2) Niepisana zasada główna brzmiała "najpierw strzelam a potem będę się martwił". Skutkiem tego odstrzelono przy mnie sarnę w okresie ochronnym (po tym nastąpiło fałszowanie dokumentów, żeby ten fakt nie wyszedł) oraz w ciemności strzelono do dzika, którego sylwetka ledwo majaczyła w ciemności (został zraniony, ale nie udało się go znaleźć. Zapewne zdechł sobie w męczarniach gdzieś w lesie, ale przecież trudno).
3) O polowaniu z nagonką napisał już Jarek.
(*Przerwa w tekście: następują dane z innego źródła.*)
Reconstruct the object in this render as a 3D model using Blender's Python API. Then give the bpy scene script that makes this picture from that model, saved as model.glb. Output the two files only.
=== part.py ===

Sport? Szacunek do zwierząt? Jaaasne. Nigdy nie widziałam czegoś równie smutnego i żenującego.

Może obiektywnie nie jest to wystarczająco duży zasób doświadczeń, by uogólniać, nie wiem, dla mnie osobiście wystarcza. Poznałam około dwudziestu myśliwych i moje obserwacje były takie, że myśliwi są myśliwymi, bo lubią zabijać. A ponieważ "Zabijanie zwierząt sprawia mi nieziemską frajdę" nie brzmi zbyt dobrze, to powstają piękne i wzruszające historie o szlachetnej tradycji, miłości do zwierząt i opiece nad lasem, oprawione jest to wszystko w rytuały, nadaje się łowiectwu pozory szlachetnego sportu, ale to tylko wielka ściema. Do opieki zapewne wystarczyłyby służby leśne, odstrzał selekcyjny też mogłyby prowadzić. Nauka i forma ochrony? Pęknąć ze śmiechu można, tylko że to nie jest w sumie zabawny temat.

aniol - 2 Stycznia 2012, 16:05

wprowadzi sie cene rynkowa
albo wezmie sie z pierwszego z brzegu sklepu zoologicznego - jesli sie w takowych pojawiaja to zazwyczaj nie sa to rodowodowe syjamy tylko zwykle dachowce z grubsza podobne do persow

Anonymous - 2 Stycznia 2012, 16:11

W myśl ustawy w sklepach raczej też nie będzie można handlować kotami z niezarejestrowanej hodowli, więc chyba koncepcja szwankuje (swoją drogą nigdy nie widziałam w zoologu kotów na sprzedaż, może miałam szczęście). A cenę rynkową dachowego kota to niby skąd wziąć?